Tuesday, May 13, 2014

My Year with Brooke


 

 

My Year With Brooke

                Brooke is an August birthday.  This brings up all sorts of school questions.  If I send her as a four year old, she will be the youngest in her class. Forever.  Will she be socially prepared?  If I send her as a 5 year old, she will be the oldest forever.  And the tallest, which can be a complete nightmare as a girl.  Imagine junior high school awkwardness.  If she is younger in her class, she will graduate younger and be out in the real world sooner than I would like.  If she is older, she will be out in the real world at 19.  All these questions, and so many more, were rolling through my brain for the last year or so.  I didn’t want her to feel left out because she wouldn’t be going to school at the same time as her church friends.  I didn’t want her to be emotionally troubled if the first few months of school were difficult because she wasn’t emotionally mature enough yet.  I didn’t want to regret the choice to send her as a 4 year old in a few years if she didn’t understand the math or the reading comprehension.  I was having a conundrum.  I talked to Blake about it and he trusted my opinion, which was frustrating as well, because I wanted him to tell me what to do.           

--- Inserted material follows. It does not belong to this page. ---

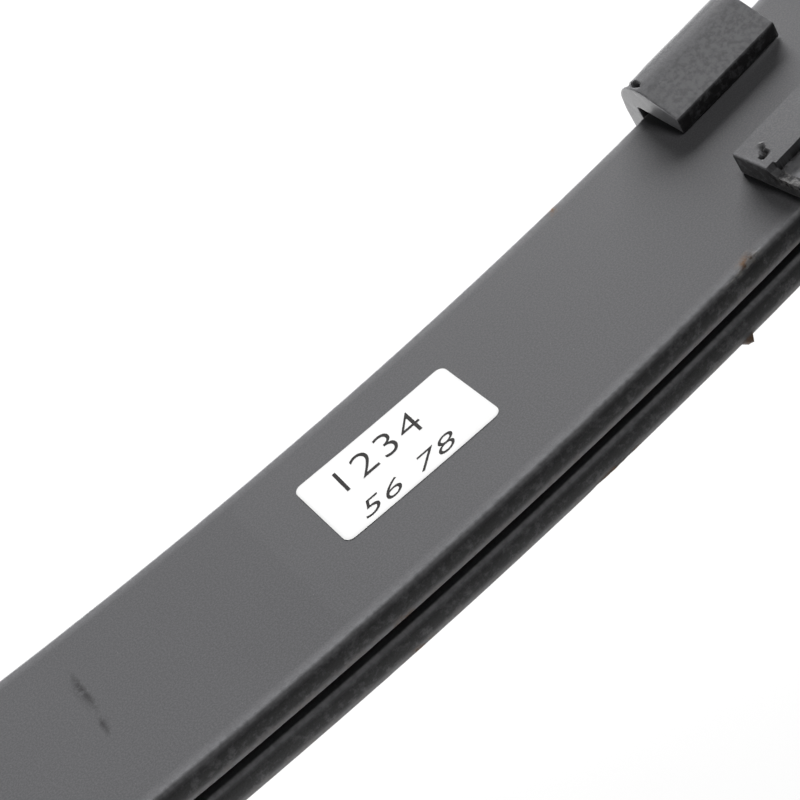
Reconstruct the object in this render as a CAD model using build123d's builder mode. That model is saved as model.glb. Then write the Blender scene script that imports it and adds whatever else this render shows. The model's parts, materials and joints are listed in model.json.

                I had her signed up for preschool in LeClaire before we knew we were moving two hours away.  I went and stood in line at 6 a.m. and waited until 12 p.m. to get her into a great preschool.  I figured if she wasn’t ready when elementary school rolled around, she could just do preschool again.  But in the back of my mind, I was troubled.  I was pretty sad about the idea of her going off to school when I felt like we needed more time together.  In her four years of life, we had moved twice and had a baby.  Not to mention she is the middle child. I relate to her because I am the middle child.  I felt like our relationship needed some more growth, but I was also looking forward to 2 ½ hours of free time in the day.  Then Blake was offered a different position in a new city.  We moved and looked around for preschools.  We toured three different preschools that had great curriculums, activities and one was even on a farm.  But I didn’t feel like any of them were right for Brooke.  I made a bold leap and decided to keep her home with me for the year.

                I got my degree in English education and have taught two of my kids their numbers and letters.  I tutored children for five years as well, so I felt we could accomplish the preschool homeschool together.  After praying about this and feeling peace, I decided to go forward with it.  We had days for the library, music class, art class and other activities.  We did art projects, memory games, workbooks, and read hundreds of books.  We had playdates, baked treats, learned to clean the right way and snuggled.  It was the perfect preschool for Brooke.  She would proudly tell people “I do homeschool preschool with my mom.”  They would look at me like I was crazy and ask me why.  And I would tell them that I felt like Brooke and I needed to cement our relationship while she was young so we weren’t repairing it when she got older.  That answer always made me feel great.  Like I had made the right choice for Brooke and I really had. 

                Besides the activities that we did, the best thing that happened between Brooke and I was a mutual understanding of each other.  I discovered her learning style: busy projects and active games.  She learned how to be the helper with my projects.  I learned a lifetime’s worth of patience as she hates when any of her clothes get a drop of water on them.  She learned to follow directions and to be a bit calmer at the store and to be the example for William.  It has been a year of growth and a year of frustration and love and laughs.  Many times, I would hear, “Why aren’t you sending her to school at 4? She will be fine!”  or “I get my kids off to school as soon as I can!”  But when I heard these comments, they only cemented my decision and my knowledge that I had done the right thing!  I gave her a year of freedom, a year of learning, and a year of me.  I don’t think that we would have ever gotten to where we are without our year together.  This fall, she will start preschool three days a week.  The next fall, she will start full day kindergarten.  It will be a leap.  But she will be ready when the time comes to leap.  She will have had another year to mature. Another year to discover herself.  And another year to have some freedom before a routine and schedule becomes her life.  And I will be able to say to myself, I am so happy I listened to my own intuition.  That I didn’t doubt myself when other people did.  Because at the end of the day, the most important thing to me is the relationship between me and my daughter.  And making this choice (even though I missed out on my 2 ½ hours of free time during the day) will always be, to me, the turning point in my relationship with Brooke.